» TASK DETAILS:
Your task is to transcribe, without alteration, the lines from the top of the material below through the line bearing "paper, shade(colour, 0.8))", inclusive.

## start

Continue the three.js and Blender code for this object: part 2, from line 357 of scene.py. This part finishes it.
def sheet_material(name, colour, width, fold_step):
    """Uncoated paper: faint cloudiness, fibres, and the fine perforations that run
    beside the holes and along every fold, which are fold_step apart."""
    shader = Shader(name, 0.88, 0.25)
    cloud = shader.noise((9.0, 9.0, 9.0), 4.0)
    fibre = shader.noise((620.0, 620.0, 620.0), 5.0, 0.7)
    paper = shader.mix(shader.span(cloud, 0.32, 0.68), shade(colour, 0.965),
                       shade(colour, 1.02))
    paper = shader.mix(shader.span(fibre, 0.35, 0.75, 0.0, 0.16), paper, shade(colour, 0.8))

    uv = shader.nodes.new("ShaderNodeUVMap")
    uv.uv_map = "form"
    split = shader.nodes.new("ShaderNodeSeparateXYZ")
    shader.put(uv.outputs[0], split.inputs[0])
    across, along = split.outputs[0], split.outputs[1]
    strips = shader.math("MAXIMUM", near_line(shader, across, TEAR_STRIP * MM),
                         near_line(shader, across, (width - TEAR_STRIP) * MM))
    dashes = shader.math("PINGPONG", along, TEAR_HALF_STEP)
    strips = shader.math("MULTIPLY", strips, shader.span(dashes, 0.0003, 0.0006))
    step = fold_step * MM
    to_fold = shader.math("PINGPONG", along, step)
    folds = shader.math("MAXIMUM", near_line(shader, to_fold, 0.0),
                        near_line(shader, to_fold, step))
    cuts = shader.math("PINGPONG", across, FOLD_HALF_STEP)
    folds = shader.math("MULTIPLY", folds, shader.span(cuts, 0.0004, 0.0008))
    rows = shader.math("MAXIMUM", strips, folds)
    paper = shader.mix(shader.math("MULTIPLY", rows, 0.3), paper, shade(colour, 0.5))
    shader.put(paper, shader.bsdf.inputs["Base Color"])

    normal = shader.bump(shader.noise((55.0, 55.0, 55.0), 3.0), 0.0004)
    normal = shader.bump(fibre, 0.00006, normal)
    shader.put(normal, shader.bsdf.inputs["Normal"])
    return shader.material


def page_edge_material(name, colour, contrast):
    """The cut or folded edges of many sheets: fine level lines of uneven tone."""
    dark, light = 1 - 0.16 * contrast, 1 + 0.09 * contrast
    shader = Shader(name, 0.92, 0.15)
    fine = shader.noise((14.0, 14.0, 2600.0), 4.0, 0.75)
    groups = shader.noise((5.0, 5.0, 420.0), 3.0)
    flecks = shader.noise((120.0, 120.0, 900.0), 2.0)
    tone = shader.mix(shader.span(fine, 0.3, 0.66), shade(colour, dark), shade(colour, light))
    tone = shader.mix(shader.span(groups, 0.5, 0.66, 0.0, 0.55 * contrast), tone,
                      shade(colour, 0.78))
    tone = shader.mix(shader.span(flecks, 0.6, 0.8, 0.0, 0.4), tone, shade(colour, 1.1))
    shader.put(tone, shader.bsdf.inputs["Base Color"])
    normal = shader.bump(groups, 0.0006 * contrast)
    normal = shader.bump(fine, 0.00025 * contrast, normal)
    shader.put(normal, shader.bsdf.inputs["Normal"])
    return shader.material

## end

» REPLY:
Continue the three.js and Blender code for this object: part 2, from line 357 of scene.py. This part finishes it.
def sheet_material(name, colour, width, fold_step):
    """Uncoated paper: faint cloudiness, fibres, and the fine perforations that run
    beside the holes and along every fold, which are fold_step apart."""
    shader = Shader(name, 0.88, 0.25)
    cloud = shader.noise((9.0, 9.0, 9.0), 4.0)
    fibre = shader.noise((620.0, 620.0, 620.0), 5.0, 0.7)
    paper = shader.mix(shader.span(cloud, 0.32, 0.68), shade(colour, 0.965),
                       shade(colour, 1.02))
    paper = shader.mix(shader.span(fibre, 0.35, 0.75, 0.0, 0.16), paper, shade(colour, 0.8))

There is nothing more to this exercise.